2 Ken Goldberg { 12.17.25 at 10:49 am }

To save Bert the five minutes it might take to look it up, the phrase stems from the mention in the Jewish Bible of Moses’ living to that age. Some interpret it as “May you be alive at 120.” I personally like that translation better.
Bert – another case of “double dipping,” though at least you acknowledge it. Do you get paid double – by both Peedee and Yiddishe Cup?

3 John Urbancich { 12.17.25 at 11:17 am }

I’m happy, yet old enough to know who Ted Lewis is/was. Nice work. We’re (over)due for lunch.

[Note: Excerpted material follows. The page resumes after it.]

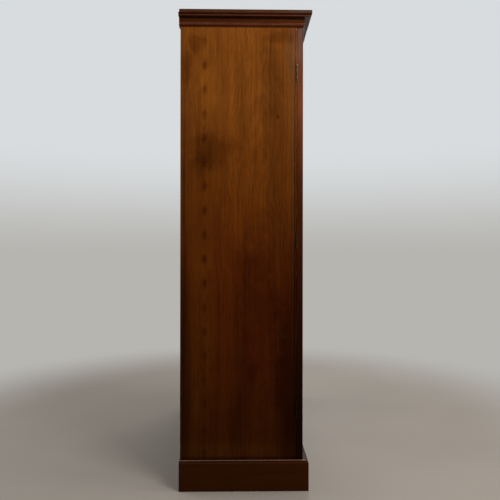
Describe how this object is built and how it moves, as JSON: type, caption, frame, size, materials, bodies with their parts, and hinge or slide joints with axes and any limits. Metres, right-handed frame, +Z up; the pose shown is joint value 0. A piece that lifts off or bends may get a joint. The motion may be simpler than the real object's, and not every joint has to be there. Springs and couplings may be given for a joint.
{
  "type": "display cabinet",
  "caption": "Tall glazed display cabinet in polished wood: moulded plinth and cornice, plain sides, two hinged doors with glazing bars, loose shelves, lock and bolts.",
  "frame": {"origin": "middle of the bounding box on the floor", "axes": "+Z up, -Y out of the glazed front, +X to the right when facing the front"},
  "size_m": [1.22, 0.4884, 1.76],
  "materials": {
    "side_mahogany": "French polished, grain upright",
    "case_mahogany": "satin polished, grain along the boards",
    "back_wood": "stained, unpolished",
    "plinth_mahogany": "French polished, darker than the sides",
    "cornice_mahogany": "French polished moulding",
    "door_mahogany": "French polished",
    "glass": "clear sheet glass",
    "brass": "aged, rubbed bright at the edges",
    "dark_plug": "dark end grain",
    "steel": "dull grey, lightly worn"
  },
  "bodies": {
    "case": {"back_bottom_rail": "back_wood", "back_muntin": "back_wood", "back_panels": "back_wood", "back_stile_left": "back_wood", "back_stile_right": "back_wood", "back_top_rail": "back_wood", "bolt_keeps": "brass", "carcass_bottom": "case_mahogany", "carcass_top": "case_mahogany", "cornice_back": "back_wood", "cornice_front": "cornice_mahogany", "cornice_left": "cornice_mahogany", "cornice_right": "cornice_mahogany", "glue_blocks": "back_wood", "hinge_jamb_leaves": "brass", "hinge_pins": "brass", "hinge_screws_case": "brass", "peg_hole_plugs": "dark_plug", "plinth_back": "back_wood", "plinth_cap_front": "plinth_mahogany", "plinth_cap_left": "plinth_mahogany", "plinth_cap_right": "plinth_mahogany", "plinth_front": "plinth_mahogany", "plinth_left": "plinth_mahogany", "plinth_right": "plinth_mahogany", "shelf_pegs": "brass", "side_panel_left": "side_mahogany", "side_panel_right": "side_mahogany", "top_board": "cornice_mahogany"},
    "door_left": {"door_left_hinge_stile": "door_mahogany", "door_left_meeting_stile": "door_mahogany", "door_left_top_rail": "door_mahogany", "door_left_bottom_rail": "door_mahogany", "door_left_glazing_bars": "door_mahogany", "door_left_glass": "glass", "door_left_glass_strips": "door_mahogany", "door_left_hinge_leaves": "brass", "hinge_screws_left_door": "brass", "bolt_cases": "brass", "strike_plate": "brass"},
    "door_right": {"door_right_hinge_stile": "door_mahogany", "door_right_meeting_stile": "door_mahogany", "door_right_top_rail": "door_mahogany", "door_right_bottom_rail": "door_mahogany", "door_right_glazing_bars": "door_mahogany", "door_right_glass": "glass", "door_right_glass_strips": "door_mahogany", "door_right_hinge_leaves": "brass", "hinge_screws_right_door": "brass", "lock_case": "steel", "lock_cap": "brass", "escutcheon": "brass"},
    "top_bolt": {"top_bolt": "brass"},
    "bottom_bolt": {"bottom_bolt": "brass"},
    "key": {"key": "steel"},
    "lock_bolt": {"lock_bolt": "brass"},
    "shelf_1": {"shelf_1": "case_mahogany"},
    "shelf_2": {"shelf_2": "case_mahogany"},
    "shelf_3": {"shelf_3": "case_mahogany"},
    "shelf_4": {"shelf_4": "case_mahogany"}
  },
  "joints": [
    {"name": "door_left_hinge", "type": "hinge", "parent": "case", "child": "door_left", "pos_m": [-0.58, -0.1915, 0.13], "axis": [0, 0, -1], "range_deg": [0, 160]},
    {"name": "door_right_hinge", "type": "hinge", "parent": "case", "child": "door_right", "pos_m": [0.58, -0.1915, 0.13], "axis": [0, 0, 1], "range_deg": [0, 160]},
    {"name": "top_bolt_slide", "type": "slide", "parent": "door_left", "child": "top_bolt", "axis": [0, 0, 1], "range_m": [0, 0.012]},
    {"name": "bottom_bolt_slide", "type": "slide", "parent": "door_left", "child": "bottom_bolt", "axis": [0, 0, -1], "range_m": [0, 0.012]},
    {"name": "key_turn", "type": "hinge", "parent": "door_right", "child": "key", "pos_m": [0.0335, -0.21425, 0.8], "axis": [0, -1, 0], "range_deg": [0, 180]},
    {"name": "lock_bolt_slide", "type": "slide", "parent": "door_right", "child": "lock_bolt", "axis": [-1, 0, 0], "range_m": [0, 0.009]},
    {"name": "shelf_1_lift", "type": "slide", "parent": "case", "child": "shelf_1", "axis": [0, 0, 1], "range_m": [0, 0.02]},
    {"name": "shelf_2_lift", "type": "slide", "parent": "case", "child": "shelf_2", "axis": [0, 0, 1], "range_m": [0, 0.02]},
    {"name": "shelf_3_lift", "type": "slide", "parent": "case", "child": "shelf_3", "axis": [0, 0, 1], "range_m": [0, 0.02]},
    {"name": "shelf_4_lift", "type": "slide", "parent": "case", "child": "shelf_4", "axis": [0, 0, 1], "range_m": [0, 0.02]}
  ],
  "couplings": [
    {"joint": "lock_bolt_slide", "follows": "key_turn", "m_per_rad": 0.0028648}
  ]
}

4 Bert Stratton { 12.17.25 at 1:22 pm }

Ted Lewis (born Theodore Friedman) was a clarinetist and vaudevillian from Circleville, Ohio. He was a better vaudevillian than clarinet player, according to guitarist Eddie Condon, who supposedly said, “Ted Lewis made the clarinet talk, and it usually said, ‘Please put me back in the case.” [Anecdote courtesy of Henry Sapoznik]

5 Mark Schilling { 12.18.25 at 4:08 am }

My three siblings and I drove to Augusta in August for my aunt’s 100th. She is my mom’s older sister. As you said, everyone was chill, even family members (not from our branch) who had barely spoken to each other in decades. Aunt Jean enjoyed the music (an Elvis imitator) and the attention, though she had trouble remembering who I was. I reminded her that I had gone to see her and Uncle Bud when they were living on Staten Island in the early ’50s. I told her I remembered the trip for the ferry ride — my first — and their car which was purple and had a round grill. “Was it a Hudson?” I asked. “Why no,” she said, surprised that I’d gotten something so basic wrong. “It was a Studebaker.” That was cool, but I hope that, if I make it as far as she has, I’m more like Dick Van Dyke, who says he still enjoys dancing the old soft shoe with his 46-years-younger wife. Why not try?